Health & Human Services Ransomware Trends Report
The US Health & Human Services’ Health Sector Cybersecurity Coordination Center (“HC3”) published Ransomware Trends 2021 in early June 2021 reporting ransomware incidents targeting US and global “HPH” (Healthcare & Public Health) entities from January 2021 until late May 2021. The publication is a PDF’d PowerPoint with about 16 substantive slides each with a graphic indicating whether it’s “technical” or “non-technical” (only two are designated “technical”).
Of note:
- Nearly 50 US HPH entities were hit during 2021’s first five months. On average, that’s one every three days and since not every incident is necessarily publicized, the frequency is likely higher.

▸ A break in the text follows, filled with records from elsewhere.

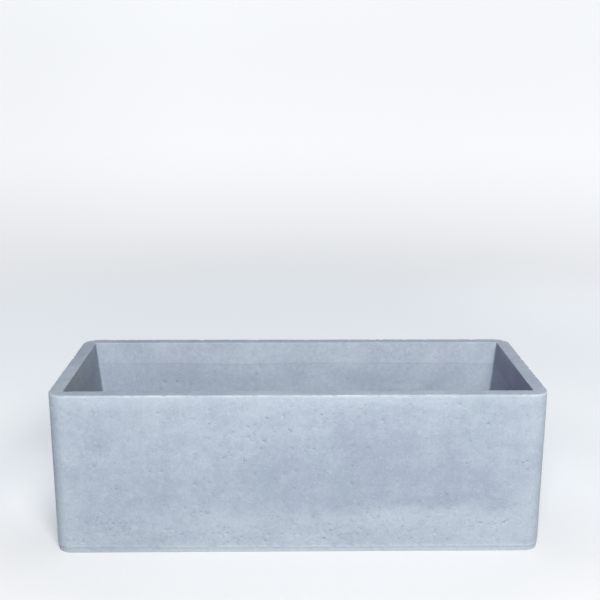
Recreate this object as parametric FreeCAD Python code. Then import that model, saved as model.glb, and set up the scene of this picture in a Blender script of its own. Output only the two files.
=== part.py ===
"""Long planter trough in cast fibre-reinforced concrete.

A one-piece casting (walls, rim and floor) with flanged drain sleeves cast
into the floor, a rubber plug in each sleeve and thin rubber pads let into the
underside. Millimetres. +X along the length, +Y towards the back, +Z up. The
origin is the centre of the footprint, on the plane the pads stand on.
"""
import FreeCAD, Part
import math
import os

V = FreeCAD.Vector

# ---- casting ---------------------------------------------------------------
LENGTH = 1000.0          # outside, along X
WIDTH = 390.0            # outside, along Y
SHELL_HEIGHT = 341.0     # underside of the casting to the top of the rim
CORNER_R = 33.0          # outer vertical corners, in plan
RIM_ENDS = 29.0          # rim width across the two end walls
RIM_SIDES = 28.0         # rim width across the two long walls
INNER_TAPER = 0.12       # how far the inner faces lean in, per mm of depth
INNER_CORNER_R = 4.0     # inner vertical corners, in plan
FLOOR = 36.0             # thickness of the floor
FLOOR_FILLET = 12.0      # radius where the inner walls meet the floor
BEVEL_H = 13.0           # low band along the foot of the outer walls: height
BEVEL_D = 2.0            # and how far it has drawn in at the underside
ARRIS_OUT = 2.5          # eased edge round the outside of the rim
ARRIS_IN = 1.6           # eased edge round the inside of the rim

# ---- drains ----------------------------------------------------------------
DRAIN_X = {"left": -300.0, "centre": 0.0, "right": 300.0}
SLEEVE_R = 16.0          # outside of the tube stub
SLEEVE_BORE_R = 13.6     # its bore
FLANGE_R = 24.0          # collar at the upper end, flush with the floor
FLANGE_T = 3.0
FLANGE_SOFT = 0.8        # eased upper edge of the bore

# ---- drain plugs -----------------------------------------------------------
PLUG_GAP = 0.1           # between the plug's head and the sleeve's collar
PLUG_HEAD_R = 19.0
PLUG_HEAD_T = 4.0
PLUG_STEM_R = 13.0       # stem between the sealing rings
PLUG_RING_R = 13.55      # two sealing rings, 0.05 clear of the bore
PLUG_RING_H = 3.0
PLUG_STEM_L = 24.0
PLUG_TIP_R = 11.6
KNOB_NECK_R = 5.0
KNOB_R = 8.5
KNOB_NECK_H = 6.0
KNOB_H = 8.0

# ---- base pads -------------------------------------------------------------
PAD_R = 22.0
PAD_T = 4.0
PAD_PROUD = 1.0          # how far a pad stands below the casting
PAD_CHAMFER = 0.5
PAD_X = 400.0            # from the centre of the footprint
PAD_Y = 130.0

BASE_Z = PAD_PROUD                       # underside of the casting
RIM_Z = BASE_Z + SHELL_HEIGHT            # top of the rim
FLOOR_Z = BASE_Z + FLOOR                 # upper face of the floor


def plan(hx, hy, r, z):
    """Closed wire: a rectangle 2hx by 2hy with corner radius r, at height z."""
    k = r * (1.0 - math.sqrt(0.5))
    p = [V(hx, -hy + r, z), V(hx, hy - r, z), V(hx - r, hy, z),
         V(-hx + r, hy, z), V(-hx, hy - r, z), V(-hx, -hy + r, z),
         V(-hx + r, -hy, z), V(hx - r, -hy, z)]
    m = [V(hx - k, hy - k, z), V(-hx + k, hy - k, z),
         V(-hx + k, -hy + k, z), V(hx - k, -hy + k, z)]
    e = []
    for i in range(4):
        e.append(Part.LineSegment(p[2 * i], p[2 * i + 1]).toShape())
        e.append(Part.Arc(p[2 * i + 1], m[i], p[(2 * i + 2) % 8]).toShape())
    return Part.Wire(e)


def level_edges(shape, z, inside_x, inside_y, want_inside):
    """Edges lying wholly at height z, on the cavity side or the outer side."""
    found = []
    for e in shape.Edges:
        b = e.BoundBox
        if abs(b.ZMin - z) > 1e-4 or abs(b.ZMax - z) > 1e-4:
            continue
        c = e.CenterOfMass
        inside = abs(c.x) < inside_x and abs(c.y) < inside_y
        if inside == want_inside:
            found.append(e)
    return found


def turned(profile, x=0.0, y=0.0):
    """Solid of revolution about a vertical line through (x, y); the profile is
    a closed list of (radius, height)."""
    pts = [V(r, 0, z) for r, z in profile]
    wire = Part.makePolygon(pts + [pts[0]])
    solid = Part.Face(wire).revolve(V(0, 0, 0), V(0, 0, 1), 360)
    if not isinstance(solid, Part.Solid):
        solid = Part.Solid(solid.Shells[0]) if solid.Shells else solid
    solid.translate(V(x, y, 0))
    return solid


def make_shell():
    hx, hy = LENGTH / 2.0, WIDTH / 2.0
    upper = Part.Face(plan(hx, hy, CORNER_R, BASE_Z + BEVEL_H)).extrude(
        V(0, 0, SHELL_HEIGHT - BEVEL_H))
    foot = Part.makeLoft([plan(hx - BEVEL_D, hy - BEVEL_D, CORNER_R - BEVEL_D, BASE_Z),
                          plan(hx, hy, CORNER_R, BASE_Z + BEVEL_H)], True, True)
    body = upper.fuse(foot)

    # cavity: a straight taper from just above the rim to the floor
    over = 5.0
    depth = SHELL_HEIGHT - FLOOR
    ix, iy = hx - RIM_ENDS, hy - RIM_SIDES
    top = plan(ix + INNER_TAPER * over, iy + INNER_TAPER * over, INNER_CORNER_R, RIM_Z + over)
    bottom = plan(ix - INNER_TAPER * depth, iy - INNER_TAPER * depth, INNER_CORNER_R, FLOOR_Z)
    cavity = Part.makeLoft([top, bottom], True, True)
    cavity = cavity.makeFillet(FLOOR_FILLET if FLOOR_FILLET <= INNER_CORNER_R else INNER_CORNER_R * 0.98,
                               level_edges(cavity, FLOOR_Z, 1e6, 1e6, True))
    body = body.cut(cavity)

    # seats of the drain sleeves
    for x in DRAIN_X.values():
        body = body.cut(Part.makeCylinder(SLEEVE_R, FLOOR + 20, V(x, 0, BASE_Z - 10)))
        body = body.cut(Part.makeCylinder(FLANGE_R, FLANGE_T + 5, V(x, 0, FLOOR_Z - FLANGE_T)))
    # pockets of the base pads
    for sx in (-1, 1):
        for sy in (-1, 1):
            body = body.cut(Part.makeCylinder(PAD_R, PAD_T - PAD_PROUD + 5,
                                              V(sx * PAD_X, sy * PAD_Y, BASE_Z - 5)))
    # eased edges of the rim
    outer = level_edges(body, RIM_Z, hx - RIM_ENDS / 2.0, hy - RIM_SIDES / 2.0, False)
    body = body.makeFillet(ARRIS_OUT, outer)
    inner = level_edges(body, RIM_Z, hx - RIM_ENDS / 2.0, hy - RIM_SIDES / 2.0, True)
    body = body.makeFillet(ARRIS_IN, inner)
    return body.removeSplitter()


def make_sleeve(x):
    z0, z1 = BASE_Z, FLOOR_Z
    c = FLANGE_SOFT
    return turned([(SLEEVE_BORE_R, z0), (SLEEVE_R, z0), (SLEEVE_R, z1 - FLANGE_T),
                   (FLANGE_R, z1 - FLANGE_T), (FLANGE_R, z1), (SLEEVE_BORE_R + c, z1),
                   (SLEEVE_BORE_R, z1 - c)], x)


def make_plug(x):
    z = FLOOR_Z + PLUG_GAP                      # underside of the head
    t = z + PLUG_HEAD_T
    k = t + KNOB_NECK_H
    a = PLUG_RING_H
    prof = [(0.0, z - PLUG_STEM_L), (PLUG_TIP_R - 1.2, z - PLUG_STEM_L),
            (PLUG_TIP_R, z - PLUG_STEM_L + 1.2),
            (PLUG_STEM_R, z - PLUG_STEM_L + 7.0),
            (PLUG_RING_R, z - 15.0), (PLUG_RING_R, z - 15.0 + a),
            (PLUG_STEM_R, z - 15.0 + a + 1.5),
            (PLUG_STEM_R, z - 7.0),
            (PLUG_RING_R, z - 5.5), (PLUG_RING_R, z - 5.5 + a),
            (PLUG_STEM_R, z - 1.2), (PLUG_STEM_R, z),
            (PLUG_HEAD_R - 0.8, z), (PLUG_HEAD_R, z + 0.8),
            (PLUG_HEAD_R, t - 1.6), (PLUG_HEAD_R - 1.6, t),
            (KNOB_NECK_R + 1.5, t + 0.6), (KNOB_NECK_R, t + 2.0),
            (KNOB_NECK_R, k - 1.0), (KNOB_R - 1.0, k), (KNOB_R, k + 1.6),
            (KNOB_R, k + KNOB_H - 4.0), (KNOB_R - 1.6, k + KNOB_H - 1.4),
            (KNOB_R - 4.0, k + KNOB_H - 0.2), (0.0, k + KNOB_H)]
    return turned(prof, x)


def make_pad(x, y):
    c = PAD_CHAMFER
    return turned([(0.0, 0.0), (PAD_R - c, 0.0), (PAD_R, c), (PAD_R, PAD_T), (0.0, PAD_T)], x, y)


def main():
    os.makedirs("parts", exist_ok=True)
    nodes = {"planter_shell": make_shell()}
    for name, x in DRAIN_X.items():
        nodes["drain_sleeve_" + name] = make_sleeve(x)
        nodes["drain_plug_" + name] = make_plug(x)
    for yname, sy in (("front", -1), ("back", 1)):
        for xname, sx in (("left", -1), ("right", 1)):
            nodes["base_pad_%s_%s" % (yname, xname)] = make_pad(sx * PAD_X, sy * PAD_Y)
    for name, shape in nodes.items():
        b = shape.BoundBox
        print("%-22s solids %d valid %s volume %.1f cm3  x %.2f..%.2f y %.2f..%.2f z %.2f..%.2f" % (
            name, len(shape.Solids), shape.isValid(), shape.Volume / 1000.0,
            b.XMin, b.XMax, b.YMin, b.YMax, b.ZMin, b.ZMax))
        shape.exportStep("parts/%s.step" % name)


main()
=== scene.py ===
import math

import bpy
import numpy as np
from mathutils import Matrix, Vector, kdtree
from mathutils.geometry import delaunay_2d_cdt


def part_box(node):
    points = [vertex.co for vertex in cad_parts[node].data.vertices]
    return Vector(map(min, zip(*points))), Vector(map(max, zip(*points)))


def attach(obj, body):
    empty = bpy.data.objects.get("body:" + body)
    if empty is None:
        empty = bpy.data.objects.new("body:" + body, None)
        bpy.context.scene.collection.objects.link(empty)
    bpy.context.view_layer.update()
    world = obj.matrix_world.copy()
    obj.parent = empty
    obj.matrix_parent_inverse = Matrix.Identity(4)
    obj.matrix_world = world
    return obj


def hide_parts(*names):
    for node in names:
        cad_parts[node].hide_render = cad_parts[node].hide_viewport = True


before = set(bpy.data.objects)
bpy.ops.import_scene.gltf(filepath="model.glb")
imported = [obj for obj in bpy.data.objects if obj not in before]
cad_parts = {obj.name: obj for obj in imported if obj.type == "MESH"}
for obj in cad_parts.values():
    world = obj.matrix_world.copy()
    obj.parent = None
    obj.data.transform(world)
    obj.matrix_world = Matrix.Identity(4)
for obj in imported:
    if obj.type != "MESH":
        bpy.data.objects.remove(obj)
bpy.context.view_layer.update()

# ---------------------------------------------------------------- frame sizes
slo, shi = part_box("planter_shell")
HX, HY = shi.x * 1000.0, shi.y * 1000.0          # half length and half width
Z0, Z1 = slo.z * 1000.0, shi.z * 1000.0          # underside and rim
CORNER_R = 33.0
RIM_ENDS, RIM_SIDES = 29.0, 28.0
TAPER = 0.12
INNER_R = 4.0
FLOOR_Z = Z0 + 36.0
BAND_H, BAND_D = 13.0, 2.0
ARRIS_OUT, ARRIS_IN = 2.5, 1.6
FILLET = 3.9
LINE_DEPTH = 50.0                                # the line round the inside
SLEEVES = {n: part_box("drain_sleeve_" + n) for n in ("left", "centre", "right")}
PADS = {n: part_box("base_pad_" + n)
        for n in ("front_left", "front_right", "back_left", "back_right")}


def node_centre(b):
    return ((b[0].x + b[1].x) * 500.0, (b[0].y + b[1].y) * 500.0)


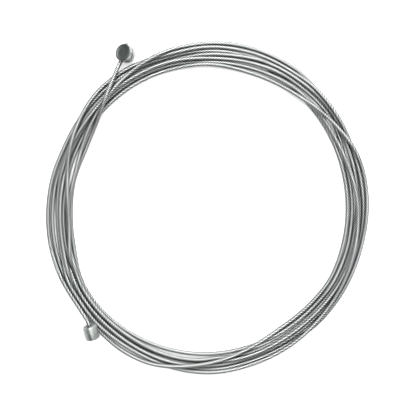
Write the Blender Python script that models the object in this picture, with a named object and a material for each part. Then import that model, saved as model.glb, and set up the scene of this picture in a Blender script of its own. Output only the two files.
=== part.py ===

- Sophistication, by essentially any measure, is increasing dimensionally and nonlinearly. Slide 7, and consistent with other ransomware news, implies adversarial state-sponsorship. Circumstantially the evidence may be compelling and, proverbially “reversing roles”, Stuxnet was not the handiwork of a script kiddie.
- Virtually all sectors worldwide are under siege as depicted on slide 11 with a Colonial Pipeline reminder on slide 13 (and noting its widespread, collateral disruption).
- Mitigations beginning on slide 16; all are valuable, but to highlight a handful:
- Train and simulate
- “3-2-1 Backup Rule”
- Restrict RDP and block Office scripts
- Isolate and power off
Final Thoughts
Critical sectors are prized targets. Regardless of potential state-sponsorship, industries like healthcare and energy are hit because their criticality (and thus the serious consequences of disruption) increases the likelihood of “accepting an offer you can’t refuse”. The extortionists have done their homework and the extra credit.
But Al Capone ran a sophisticated and lucrative racketeering operation too. Maybe somewhere, right now, the 21st century equivalent of Elliot Ness and his Untouchables are busy at their keyboards.